Beginning at the first line of the data, print each line exactly, stopping after the line that contains "return np.array([RING_A +".
--- Start of MATERIAL PROVIDED ---
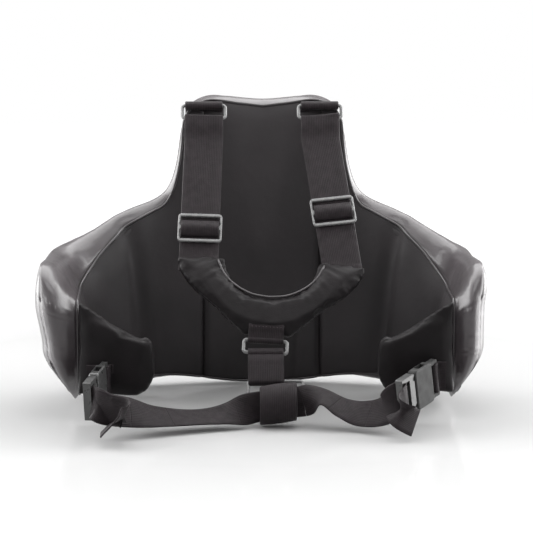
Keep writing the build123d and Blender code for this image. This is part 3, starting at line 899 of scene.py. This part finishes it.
def yoke_profile(x, pairs):
    """Space points at x in ring A's frame from (up the yoke, towards the wearer) pairs."""
    return np.array([RING_A + x * YOKE_X + up * YOKE_Y + level * TO_WEARER for up, level in pairs])


tab_pairs = [(30, 6.5), (22, 9.2), (14, 8.4), (8, 5.4)]
tab_pairs += [(TAB_BEND * cos(a), TAB_BEND * sin(a)) for a in np.radians(np.linspace(60, 300, 9))]
tab_pairs += [(8, -5.5), (14, -8.5), (20, -9.5)]
tab = ribbon("yoke_tab_web", curve_through(yoke_profile(0, tab_pairs), 80), YOKE_X, CENTRE_WEB)
place(tab, webbing, "webbing", "harness", "yoke_tab")
ridge_rows = [yoke_profile(0, [pair]) + np.outer([-19, 0, 19], YOKE_X) for pair in ((14, 9.9), (21, 10.5))]
tab_seams = stitches("yoke_tab_stitches", ridge_rows, TO_WEARER)
place(tab_seams, thread, "webbing", "harness")

slot_pairs = [(STRAP_BEND * sin(a), STRAP_BEND * cos(a)) for a in np.radians(np.linspace(-80, 80, 9))]
slot_pairs += [(-STRAP_RUN * k, STRAP_BEND + 0.8 * sin(pi * k)) for k in (0.25, 0.5, 0.75)]
slot_pairs += [(-STRAP_RUN - STRAP_BEND * sin(a), STRAP_BEND * cos(a))
               for a in np.radians(np.linspace(10, 170, 9))]
slot_pairs += [(-STRAP_RUN * k, -STRAP_BEND) for k in (0.75, 0.5, 0.25)]
strap_points = np.array([STRAP_TOP - along * DOWN + level * TO_WEARER for along, level in slot_pairs])
strap_loop = curve_through(strap_points, 110, closed=True)
centre = ribbon("centre_strap_web", strap_loop, ACROSS, CENTRE_WEB, closed=True)
place(centre, webbing, "webbing", "centre_strap", "centre_strap")

# ---- keeper ----------------------------------------------
KEEPER = np.array([14.0, -154.0, 28.0])
KEEPER_TURN = radians(-7)
KEEPER_AXIS = np.array([cos(KEEPER_TURN), 0, -sin(KEEPER_TURN)])
KEEPER_WIDTH = 45.0
KEEPER_DEEP = 17.0  # half the loop's depth and height
KEEPER_HIGH = 22.0
angles = np.linspace(0, 2 * pi, 90, endpoint=False)
pinch = 1 + 0.035 * np.cos(3 * angles + 0.6)
keeper_loop = [0 * angles, -KEEPER_DEEP * pinch * np.sin(angles), KEEPER_HIGH * pinch * np.cos(angles)]
keeper_path = KEEPER + np.stack(keeper_loop, axis=1)
keeper = ribbon("belt_keeper_web", keeper_path, KEEPER_AXIS, KEEPER_WIDTH, thick=2.6, closed=True, cup=1.2)
place(keeper, webbing, "webbing", "keeper", "belt_keeper")

# ---- wings -----------------------------------------------
WING_Y = -135.0
WING_THICK = 10.0
PATCH_GAP = 10.5  # the patch lies this far in front of the wing's middle
BUCKLE_AT = {"left": np.array([-195.0, -151.5, 58.0]), "right": np.array([203.0, -153.5, 60.0])}
BUCKLE_DIR = {"left": unit([-0.22, -0.95, -0.16]), "right": unit([-0.6, -0.75, -0.2])}


def wing_outline(sign):
    """Closed outline of a wing in the front elevation."""
    top = curve_through([(231, 151), (202, 138), (178, 126), (158, 116), (143, 110)], 16)
    corner = curve_through([(143, 110), (137.5, 105.5), (134.5, 98)], 5)
    inner = curve_through([(134.5, 98), (135, 78), (136, 58)], 8)
    foot = curve_through([(136, 58), (141, 47), (150, 38), (162, 34), (190, 35), (231, 38)], 16)
    line = np.vstack([top[:-1], corner[:-1], inner[:-1], foot])
    return line * (sign, 1) if sign > 0 else (line * (sign, 1))[::-1]


def on_wing(points):
    """Space points of (x, z, level) rows in a wing's plane; level is towards the wearer."""
    return np.column_stack([points[:, 0], WING_Y - points[:, 2], points[:, 1]])


def wing_gather(points):
    """Soft rolls along the wing's top edge and ripples at its root."""
    p = points * 1000 + HEM_MIDDLE
    x = np.abs(p[:, 0])
    top = 110 + (x - 143) * 0.5
    roll = groove(p[:, 2] - top + 9, 5)
    root = smooth_step((x - 196) / 20) * np.sin(p[:, 2] / 5.5)
    return (-0.7 * roll + 0.6 * root + 0.5 * np.sin(x / 13 + p[:, 2] / 19)) / 1000


def buckle_axes(side):
    """Buckle frame: along the buckle, up its width, and its thickness direction."""
    forward = BUCKLE_DIR[side]
    up = unit(np.array([0, 0, 1.0]) - forward * forward[2])
    return forward, up, np.cross(up, forward)


for side, sign in SIDES:
    wing = pad_body(f"{side}_wing_pad", wing_outline(sign), on_wing, WING_THICK)
    settle(wing, *inflate(wing, 4.0, 4.0, 6.0), gather=wing_gather)
    layers = [f"{side}_wing_{layer}" for layer in ("foam", "cover", "back")]
    place(wing, pad_leather, "pad_leather", f"{side}_wing", *layers)
    # Patch: webbing sewn on the wing, round the socket's bar and back.
    at = BUCKLE_AT[side]
    up = buckle_axes(side)[1]
    front_y = WING_Y - PATCH_GAP
    patch_points = [(sign * 218, front_y - 1, at[2]), (sign * 210, front_y - 1, at[2])]
    patch_points += [tuple(at + (sign * BAR_WRAP * cos(a), -BAR_WRAP * sin(a), 0))
                     for a in np.radians(np.linspace(-60, 210, 10))]
    patch_points += [(at[0] - sign * 6, front_y + 1, at[2]), (at[0] - sign * 9, front_y + 2, at[2])]
    patch = ribbon(f"{side}_buckle_patch_web", curve_through(patch_points, 70), up, BELT_WEB)
    place(patch, webbing, "webbing", f"{side}_wing", f"{side}_buckle_patch")

# ---- waist belt and tails --------------------------------
BELT_BAR_AT = 66.5  # along the buckle from the socket's bar to the plug's
MOUTH_AT = 73  # the webbing leaves the plug
PAST_PLUG = 80


def along_buckle(side, along, up=0.0, out=0.0):
    """A point in the buckle's frame."""
    forward, upward, flat = buckle_axes(side)
    return BUCKLE_AT[side] + forward * along + upward * up + flat * out


# The belt's middle line from the left plug to the right: (x, y, z, tilt in degrees).
belt_stops = [
    (*along_buckle("left", BELT_BAR_AT, 0, 3.1), 8),
    (*along_buckle("left", MOUTH_AT, 0, 5.5), 8),
    (*along_buckle("left", PAST_PLUG, 0, 13), 10),
    (-190, -231, 39, 14), (-160, -214, 31, 30), (-125, -190, 21, 60),
    (-80, -170, 16, 72), (-45, -160, 18, 56),
    (-14, -154.5, 24.5, 1), (14, -154.5, 28, 1), (42, -154.5, 31.5, 1),
    (68, -158, 37, 70), (92, -168, 26, 66), (115, -182, 22, 45), (138, -204, 30, 22),
    (*along_buckle("right", MOUTH_AT + 1, 0, -5.0), 10),
    (*along_buckle("right", BELT_BAR_AT, 0, -3.1), 10),
]


def belt_lines(stops, count):
    """Path and width directions of webbing through (x, y, z, tilt) stops."""
    line = curve_through(stops, count)
    path = line[:, :3]
    tangent = tangents_along(path)
    flat = unit(np.stack([tangent[:, 1], -tangent[:, 0], 0 * tangent[:, 0]], axis=1))
    tilt = np.radians(line[:, 3:])
    return path, np.array([0, 0, 1.0]) * np.cos(tilt) - flat * np.sin(tilt)


belt_path, belt_across = belt_lines(belt_stops, 361)
pieces = (
    ("left_end", 0.0, 0.12, ("left_plug", "left_socket")),
    ("left_lead", 0.12, 0.24, ("left_socket", "left_wing")),
    ("left_run", 0.24, 0.42, ("left_wing", "shell")),
    ("middle", 0.42, 0.62, None),
    ("right_run", 0.62, 0.78, ("shell", "right_wing")),
    ("right_lead", 0.78, 0.89, ("right_wing", "right_socket")),
    ("right_end", 0.89, 1.0, ("right_socket", "right_plug")),
)
last_index = len(belt_path) - 1
for label, start, stop, bodies in pieces:
    first, last = round(start * last_index), round(stop * last_index)
    part = slice(first, last + 1)
    piece = ribbon(f"waist_belt_{label}", belt_path[part], belt_across[part], BELT_WEB)
    dress(piece, webbing)
    if bodies:
        near, far = [(belt_path[k] - HEM_MIDDLE) / 1000 for k in (first, last)]
        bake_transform(piece)
    else:
        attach(piece, "shell")
        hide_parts("waist_belt")

TAIL_WRAP = 3.2  # the tail's middle to the plug's bar
TAIL_STOPS = {
    "left": [(-184, -238, 40, 10), (-172, -243, 38, 12), (-167.5, -247.5, 36, 25), (-173, -250, 31.5, 60),
             (-184, -252, 24, 80), (-195, -253, 13, 84)],
    "right": [(156, -228, 38, 14), (158, -232, 30, 28), (166, -233, 24, 34), (173, -233, 20.5, 36)],
}
WRAP_ANGLES = {"left": np.linspace(0, 250, 8), "right": np.linspace(180, 0, 7)}
LEAVES_AT = {"left": 15, "right": 10}  # distance out of the buckle where the tail leaves it
for side in ("left", "right"):
    wrap = [along_buckle(side, BELT_BAR_AT - TAIL_WRAP * sin(a), 0, TAIL_WRAP * cos(a))
            for a in np.radians(WRAP_ANGLES[side])]
    wrap += [along_buckle(side, MOUTH_AT, 0, 8.2), along_buckle(side, PAST_PLUG, 0, LEAVES_AT[side])]
    stops = [(*p, 8) for p in wrap] + TAIL_STOPS[side]
    path, across = belt_lines(stops, 150)
    up = buckle_axes(side)[1]
    near = smooth_step(np.linspace(0, 1, len(path)) * 3 - 0.9)[:, None]
    tail = ribbon(f"{side}_belt_tail_web", path, up * (1 - near) + across * near, BELT_WEB)
    place(tail, webbing, "webbing", f"{side}_plug", f"{side}_belt_tail")

# ---- plastic hardware keeps its designed shape -----------
def finish_of(label):
    """Greyer plastic on the sliders, rings and the right socket, darker on the rest."""
    if label == "right_socket":
        return socket_plastic
    return slider_plastic if "slider" in label or "ring" in label else buckle_plastic


EDGE_ROUNDING = 0.0006  # metres
hardware = ["left_top_ring", "right_top_ring", "left_slider", "right_slider",
            "upper_centre_ring", "lower_centre_ring"]
for side in ("left", "right"):
    hardware += [f"{side}_{part}" for part in ("socket", "plug", "upper_prong", "lower_prong")]
for label in hardware:
    piece = nodes[label]
    dress(piece, finish_of(label))
    soften = piece.modifiers.new("soft_edges", "BEVEL")
    soften.width = EDGE_ROUNDING
    soften.segments = 2
    soften.limit_method = "ANGLE"


# ---- stage -----------------------------------------------
FLOOR_HALF = 6000.0  # millimetres
GLOW_FROM = 0.5  # the floor turns into the white backdrop between these distances, metres
GLOW_TO = 2.2


def plain_floor():
    """Pale plain floor with a faint soft reflection, white far from the object."""
    corners = FLOOR_HALF * np.array([(-1, -1, 0), (1, -1, 0), (1, 1, 0), (-1, 1, 0)], float)
    floor = new_mesh("floor", corners + HEM_MIDDLE, [(0, 1, 2, 3)])
    s = Surface("floor")
    s.colour(s.noise(900, 2), (0.4, 0.4, 0.4), (0.42, 0.42, 0.42))
    s.roughness(s.noise(400, 2), 0.06, 0.1)
    s.bump(s.noise(60, 2), 0.01)
    s.set("Specular IOR Level", 0.8)
    s.set("Emission Color", (1, 1, 1, 1))
    distance = s.node("ShaderNodeVectorMath", operation="LENGTH")
    s.link(s.position(1000), distance.inputs[0])
    glow = s.node("ShaderNodeMapRange")
    glow.inputs["From Min"].default_value = GLOW_FROM
    glow.inputs["From Max"].default_value = GLOW_TO
    s.link(distance.outputs["Value"], glow.inputs["Value"])
    s.link(glow.outputs["Result"], s.shader.inputs["Emission Strength"])
    floor.data.materials.append(s.material)


def softbox(name, stand, target, size, power):
    """A rectangular area light aimed at a point, metres."""
    data = bpy.data.lights.new(name, "AREA")
    data.shape = "RECTANGLE"
    data.size, data.size_y = size
    data.energy = power
    light = bpy.data.objects.new(name, data)
    light.location = stand
    light.rotation_euler = (Vector(target) - Vector(stand)).to_track_quat("-Z", "Y").to_euler()
    bpy.context.scene.collection.objects.link(light)


LENS = 132.0  # millimetres


def camera_from(azimuth, elevation, distance, target):
    """Camera looking at the target; azimuth 0 looks along +Y."""
    a, e = radians(azimuth), radians(elevation)
    direction = Vector((sin(a) * cos(e), cos(a) * cos(e), -sin(e)))
    data = bpy.data.cameras.new("camera")
    data.sensor_width = 36.0
    data.lens = LENS
    data.clip_end = 50
    camera = bpy.data.objects.new("camera", data)
    camera.location = Vector(target) - direction * distance
    camera.rotation_euler = direction.to_track_quat("-Z", "Y").to_euler()
    bpy.context.scene.collection.objects.link(camera)
    bpy.context.scene.camera = camera


def white_backdrop():
    """A world that looks white and gives a weaker light from all round."""
    world = bpy.data.worlds.new("studio")
    world.use_nodes = True
    studio = world.node_tree
    rays = studio.nodes.new("ShaderNodeLightPath")
    strength = studio.nodes.new("ShaderNodeMapRange")
    strength.inputs["To Min"].default_value = 0.25  # soft light from the room
    strength.inputs["To Max"].default_value = 1.0  # white backdrop
    studio.links.new(rays.outputs["Is Camera Ray"], strength.inputs["Value"])
    studio.links.new(strength.outputs["Result"], studio.nodes["Background"].inputs["Strength"])
    studio.nodes["Background"].inputs["Color"].default_value = (1, 1, 1, 1)
    bpy.context.scene.world = world


plain_floor()
white_backdrop()
middle = (0, -0.14, 0.18)
softbox("top_light", (0.0, 0.45, 1.8), middle, (2.8, 1.8), 78)
softbox("left_light", (-1.7, -1.1, 1.0), middle, (0.35, 1.0), 9)
softbox("right_light", (1.7, -1.1, 1.0), middle, (0.35, 1.0), 6)
softbox("left_rim", (-1.6, 0.3, 0.6), middle, (2.0, 1.8), 85)
softbox("right_rim", (1.6, 0.3, 0.6), middle, (2.0, 1.8), 105)
softbox("high_front_light", (0.0, -0.75, 1.25), (0, -0.05, 0.3), (1.0, 0.4), 6)
for side, sign in SIDES:
    softbox(f"{side}_spot", (sign * 0.75, -1.6, 0.95), middle, (0.12, 0.12), 3)
camera_from(azimuth=1.5, elevation=7.5, distance=2.5, target=(0.0038, -0.14, 0.176))
bpy.context.scene.view_settings.view_transform = "Standard"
--- End of MATERIAL PROVIDED ---
- **EXERCISE OUTPUT**:
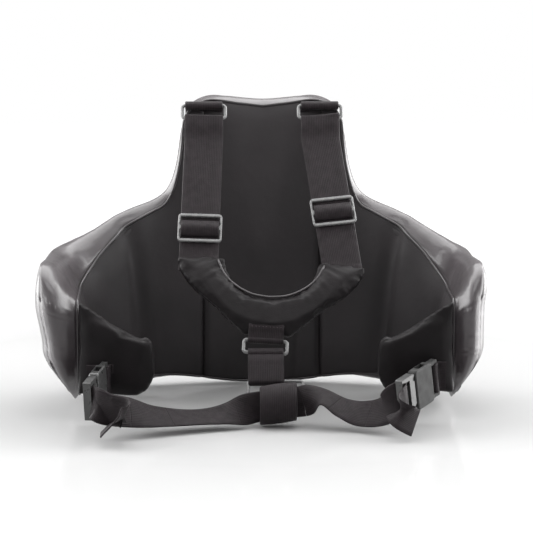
Keep writing the build123d and Blender code for this image. This is part 3, starting at line 899 of scene.py. This part finishes it.
def yoke_profile(x, pairs):
    """Space points at x in ring A's frame from (up the yoke, towards the wearer) pairs."""
    return np.array([RING_A + x * YOKE_X + up * YOKE_Y + level * TO_WEARER for up, level in pairs])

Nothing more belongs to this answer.